LEXINGTON, Ky. (LEX 18) — There are around 1,600 open complaints about suspected housing code violations in Lexington.

Once code enforcement determines there's a violation, they alert the owner and give them a timeline to fix it.

If they don't comply and extensions aren't granted, they'll have a $100 fine to pay that could go up to $2,500 depending on how many violations and citations the property has.

Still, residents have complained that landlords aren't being held accountable for fixing issues– so we took their concerns to Code Enforcement Director Alex Olszowy III.

COVID 19:

Olszowy says the number of complaints is down since the pandemic, and his office isn't facing COVID delays or staff shortages.

They will only inspect essential complaints in-person due to COVID-19.

Non-essential inspections are those not considered a health or safety hazard, like a small hole in the wall, flaking paint, or worn carpet.

"We aren't doing non-essential inspections for lack of a better word. If it's not a safety issue, we're saying we'll just let the landlords know. Keep in touch with your tenant. We won't necessarily dismiss your case, but we will not be issuing citations for those kinds of things until further notice," explained Olszowy.

TIMELINE:

Olszowy says owners are given 60 days, 30 days, or 7 days to fix violations.

This January, a family on Lexington's westside with mold, filed a complaint and the department gave the property owner 60 days to resolve the issue before having to pay a fine.

That family told LEX 18 that timeline is too long because their young children's health is being affected.

When asked about the timeline in general, Olszowy said they don't have much authority to change it. They must follow the rules set out in the city ordinances and state law.

"Sometimes people are just not happy with something but that doesn't necessarily make it a violation of an ordinance," said Olszowy. "We get confused for a lot of things. They just see code enforcement and think we're the clearinghouse to fix anything that has to do with a law. We are in a short section of ordinances charged with our ability to deal with things."
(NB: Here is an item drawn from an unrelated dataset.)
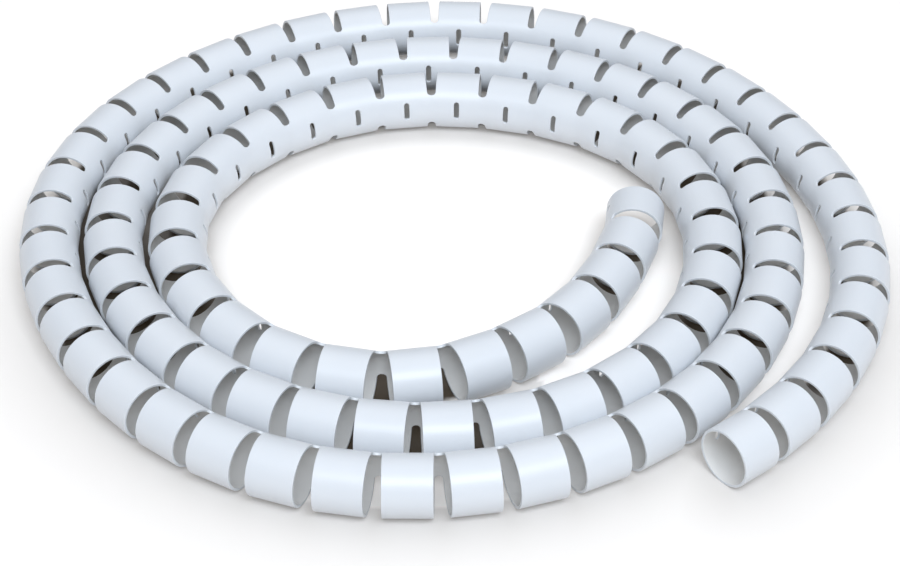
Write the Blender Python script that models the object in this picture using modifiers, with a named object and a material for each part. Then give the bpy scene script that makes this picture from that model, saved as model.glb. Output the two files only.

Olszowy says code enforcement does not fix issues themselves, they oversee that the work gets done for the safety of the public.

WHY CASES ARE CANCELLED/UNRESOLVED:

Cases across Lexington can go unresolved for a variety of reasons.

Many cases are closed because Code Enforcement wasn't able to get in touch with the person who made the complaint or the person doesn't answer the door.

Without looking at the suspected violation, they are unable to rule one way or the other.

Owszowy says they'll visit the address three times before they close the unresolved case.

"They didn't really want us in. They just wanted us to get the landlord to do something about fixing something in their apartment. But it doesn't work that way, because our job is validating them in order to get it fixed. We don't take people's words for it. We don't take their pictures. You know, we don't know where that is unless we physically see it and the location in order to process the violations," said Owszowy.

He says 80% of the complaints they get are anonymous.

IS THE SYSTEM WORKING?:

We asked Owszowy if he felt like landlords were being held accountable.

"There's some people I think it works better for than others. I think when we get cooperation, the system works fine. When we have some owners that resist us or don't think we have any business interfering with their business it can cause tension," said Owszowy.

Others say the fines need to increase to provide more of an incentive for owners to follow.